Broader Context in Indian Fintech

Razorpay is not alone in embedding AI deeply into its operations. Indian fintech firms are racing to transition from products to platforms. Key trends include:

  • AI-driven payments routing (e.g., Razorpay’s AI routing engine)
  • Fintechs preparing for IPOs emphasising infrastructure and science-backed growth rather than purely transaction volumes.
  • Rising importance of enterprise fintech (neobanking, CFO tooling, embedded finance) beyond consumer payments.

In this competitive backdrop, executive hires like Rambadran matter: they underpin credibility and capability when firms push infrastructure and growth claims.

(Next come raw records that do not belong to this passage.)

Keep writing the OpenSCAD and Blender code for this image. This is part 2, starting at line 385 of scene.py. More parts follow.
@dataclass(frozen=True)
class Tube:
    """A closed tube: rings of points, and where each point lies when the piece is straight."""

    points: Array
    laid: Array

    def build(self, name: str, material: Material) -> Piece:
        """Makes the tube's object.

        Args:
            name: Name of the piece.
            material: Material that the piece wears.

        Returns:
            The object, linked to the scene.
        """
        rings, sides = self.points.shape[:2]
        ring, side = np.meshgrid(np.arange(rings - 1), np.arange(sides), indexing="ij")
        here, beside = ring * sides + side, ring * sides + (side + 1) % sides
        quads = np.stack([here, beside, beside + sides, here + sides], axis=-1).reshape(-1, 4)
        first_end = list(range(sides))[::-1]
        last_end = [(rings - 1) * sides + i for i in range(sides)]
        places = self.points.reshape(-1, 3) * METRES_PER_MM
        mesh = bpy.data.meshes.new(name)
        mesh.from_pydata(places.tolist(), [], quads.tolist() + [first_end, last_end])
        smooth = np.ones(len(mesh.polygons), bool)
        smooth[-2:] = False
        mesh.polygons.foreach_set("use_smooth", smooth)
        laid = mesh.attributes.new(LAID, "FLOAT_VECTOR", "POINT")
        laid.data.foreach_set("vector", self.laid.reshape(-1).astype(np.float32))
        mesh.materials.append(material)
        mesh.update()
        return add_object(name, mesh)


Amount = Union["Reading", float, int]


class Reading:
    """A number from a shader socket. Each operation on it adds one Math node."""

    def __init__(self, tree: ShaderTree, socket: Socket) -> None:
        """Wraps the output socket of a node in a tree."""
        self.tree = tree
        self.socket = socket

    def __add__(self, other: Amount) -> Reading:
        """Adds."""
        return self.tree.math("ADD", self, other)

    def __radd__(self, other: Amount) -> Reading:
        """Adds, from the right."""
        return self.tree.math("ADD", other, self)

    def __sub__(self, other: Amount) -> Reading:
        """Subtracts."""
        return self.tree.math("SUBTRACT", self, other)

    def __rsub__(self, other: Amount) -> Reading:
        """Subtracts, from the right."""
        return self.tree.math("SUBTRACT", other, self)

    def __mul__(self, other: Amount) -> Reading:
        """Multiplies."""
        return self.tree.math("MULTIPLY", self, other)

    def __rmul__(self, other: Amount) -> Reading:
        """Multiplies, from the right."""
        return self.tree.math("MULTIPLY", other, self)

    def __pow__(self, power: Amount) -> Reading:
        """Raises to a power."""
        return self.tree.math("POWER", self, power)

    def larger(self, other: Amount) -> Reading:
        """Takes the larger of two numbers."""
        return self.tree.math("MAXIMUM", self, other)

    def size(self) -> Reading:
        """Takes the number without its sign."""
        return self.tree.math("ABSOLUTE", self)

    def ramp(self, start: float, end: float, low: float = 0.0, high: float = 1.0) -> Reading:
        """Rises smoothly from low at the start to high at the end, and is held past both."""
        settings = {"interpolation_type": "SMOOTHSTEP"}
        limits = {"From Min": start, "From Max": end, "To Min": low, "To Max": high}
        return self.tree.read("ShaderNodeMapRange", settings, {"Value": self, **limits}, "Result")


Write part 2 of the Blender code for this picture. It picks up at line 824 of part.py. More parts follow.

Challenges & Considerations

While the hire is strong, execution risks remain:

  • Engineering scale-up: Building enterprise-grade AI systems at fintech scale is difficult—balancing agility, risk, reliability and regulation.
  • Talent retention: Maintaining engineering culture and staying ahead of global talent competition.
  • Regulation & risk: As AI plays larger roles (fraud detection, underwriting, routing), governance, bias and compliance become more critical.
  • Speed vs quality: The expectation for rapid innovation must be balanced with stability, especially with large merchant customers and consumer trust at stake.

Outlook

Over the next 12–24 months observers should watch for:

  • Announcements of major architecture or product rewrites led by the engineering team under Rambadran.
  • New AI-driven product launches beyond payments, such as banking services, CFO tools or underwriting platforms.
  • Engineering metrics and scale indicators (TPS volumes, uptime, latency, global expansion).
  • Talent moves and leadership hiring under the new engineering banner.
  • Impact on Razorpay’s IPO narrative and investor positioning as it emphasises deep tech and infrastructure.

If executed well, this hire could accelerate Razorpay’s transformation from India-centric payments player to global fintech infrastructure leader. The challenge will be translating leadership into velocity, reliability and product differentiation at scale.